At 83, with a storied career straddling classical music and jazz as a composer, conductor, performer, and educator, Schuller is still pushing the edges of his own envelope. In "Where the Word Ends" he's deepened and expanded on ideas - from the piece's complex structure to its unusually lush layering of instruments - to such a degree that the composer perceives them as breakthroughs. Still more remarkable, Schuller figures he wrote it in roughly 20 to 30 hours.
"I've always been very fluent at writing at tremendous speed, but this one really flowed out of me," he says. "It was almost eerie. Lately this has been happening to me, maybe it's ancient age, but for 'Where the Word Ends' I almost didn't even have to think what the next note would be. It was like an improvisation."
After composing, the hard work begins. Schuller spends hundreds upon hundreds of hours painstakingly writing out full scores of his compositions by hand.
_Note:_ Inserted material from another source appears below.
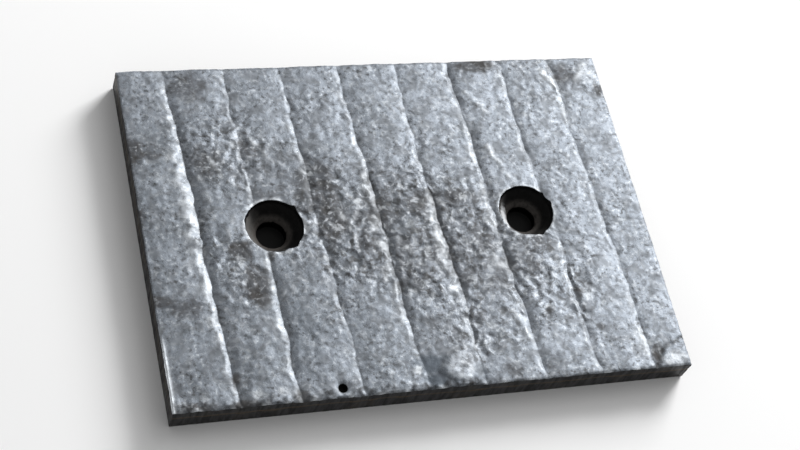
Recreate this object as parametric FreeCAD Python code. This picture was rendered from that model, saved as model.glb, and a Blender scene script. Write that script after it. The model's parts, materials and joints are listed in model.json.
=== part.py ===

On a recent Saturday afternoon, the man who says he's world famous for being more inexhaustible than James Brown is clearly beat. His hands are flecked with black ink and Wite-Out. Music scores are piled high in the living room, the dining room, and the hall, alongside towering stacks of books, jumbles of cards and photos, tangles of plants and scattered LPs. Portraits of Schuller are everywhere. This rambling old house, like its sole inhabitant, is brimming.
Schuller is currently at work on two of five orchestra commissions. The weekend we met he was editing reams of music for the Spokane, Wash.-based Northwest Bach Festival, of which he is artistic director, and where he spent the last two weeks of January. While "Where the Word Ends" receives its maiden performance this week, the music isn't new; the piece was originally scheduled to debut during the BSO's 2006-07 season. According to Schuller, he and BSO music director James Levine had the same realization at the same time, around a month before the performance: It was the end of a grueling season, Schuller's piece was part of an especially full and challenging program, and the work was going to get short shrift.
Levine beat Schuller to the phone by a day.
"When I got the score it was a bigger piece than I had expected and I had no choice but to plan a program that would really put it in the right context, with the right rehearsal time," says Levine. "I think it's Gunther's greatest orchestra piece."
Schuller is the sort of gifted and prolific musician one imagines was bursting with talent as a child. In fact, he felt no particular interest in music as a youngster, although his father loved to tell the story of 5-year-old Gunther sitting in the bathtub, playing with his rubber ducky and singing the entire overture to "Tannhauser." Oddly enough, he became a composer first, before he could really play. Schuller had exhibited a marked lack of aptitude on both the violin, his father's instrument, and the piano, his mother's. But in 1936, when Schuller was 11 (and on his third attempt to learn an instrument, the flute), his younger brother Edgar received a toy xylophone for Christmas, and the idea suddenly popped into his head that he'd like to write music for the family to play together. He's still got the score: 30 bars for xylophone, flute, violin, and piano.
Schuller shortly found his instrument - French horn - and by 17 he was a high-school dropout and principal horn with the Cincinnati Symphony; at 19 he became a member of the Metropolitan Opera Orchestra.
"There was obviously all this music in me and when I finally decided to be serious about it, all the stuff I had acquired subliminally burst out," Schuller says of his impossibly swift progress. "I did nothing but music from then on, 18 and 19 hours a day." Nearly three-quarters of a century later, his pace hasn't much slackened. "When people wonder how Gunther Schuller accomplished all that he did, part one of the answer is I didn't sleep very much."
The list of accomplishments is long; highlights include a Pulitzer and MacArthur Foundation "genius" award, seminal recordings with Miles Davis and Gil Evans, directing Tanglewood Music Center and serving as president of New England Conservatory. Some years after he announced to his ashen-faced parents that Duke Ellington was as great a composer as Beethoven, Schuller coined the term Third Stream, to describe a then-heretical marriage of jazz and classical idioms.
Renowned saxophonist Joe Lovano, who has released a handful of orchestral jazz albums and collaborated on numerous projects with Schuller, says that Schuller's influence transcends the garden-variety legacy.
"Wayne Shorter likes to say 'how do you rehearse the unexpected?' and that's a question Gunther inspired," Lovano explains. "He challenges everyone to dig deeper within the established framework, to bridge the area between written music and music from the soul."
With the passage of time, Schuller's life has become almost exclusively devoted to music. He used to travel the world with his wife, Marjorie Black, who died 16 years ago. (Their sons, George and Ed, are both jazz musicians.) A pair of young women he calls his secretaries see to Schuller's daily needs, arriving each day at the house he's lived in for 41 years to drive Schuller to the bank or the grocery store. He lives an isolated life, but hardly a quiet one. On the contrary.
"Some people say I'm a workaholic, but it's not work," Schuller says. "It's such an incredible joy to be this consistently involved with creating things. This is the best that we human beings can do. Why stop?"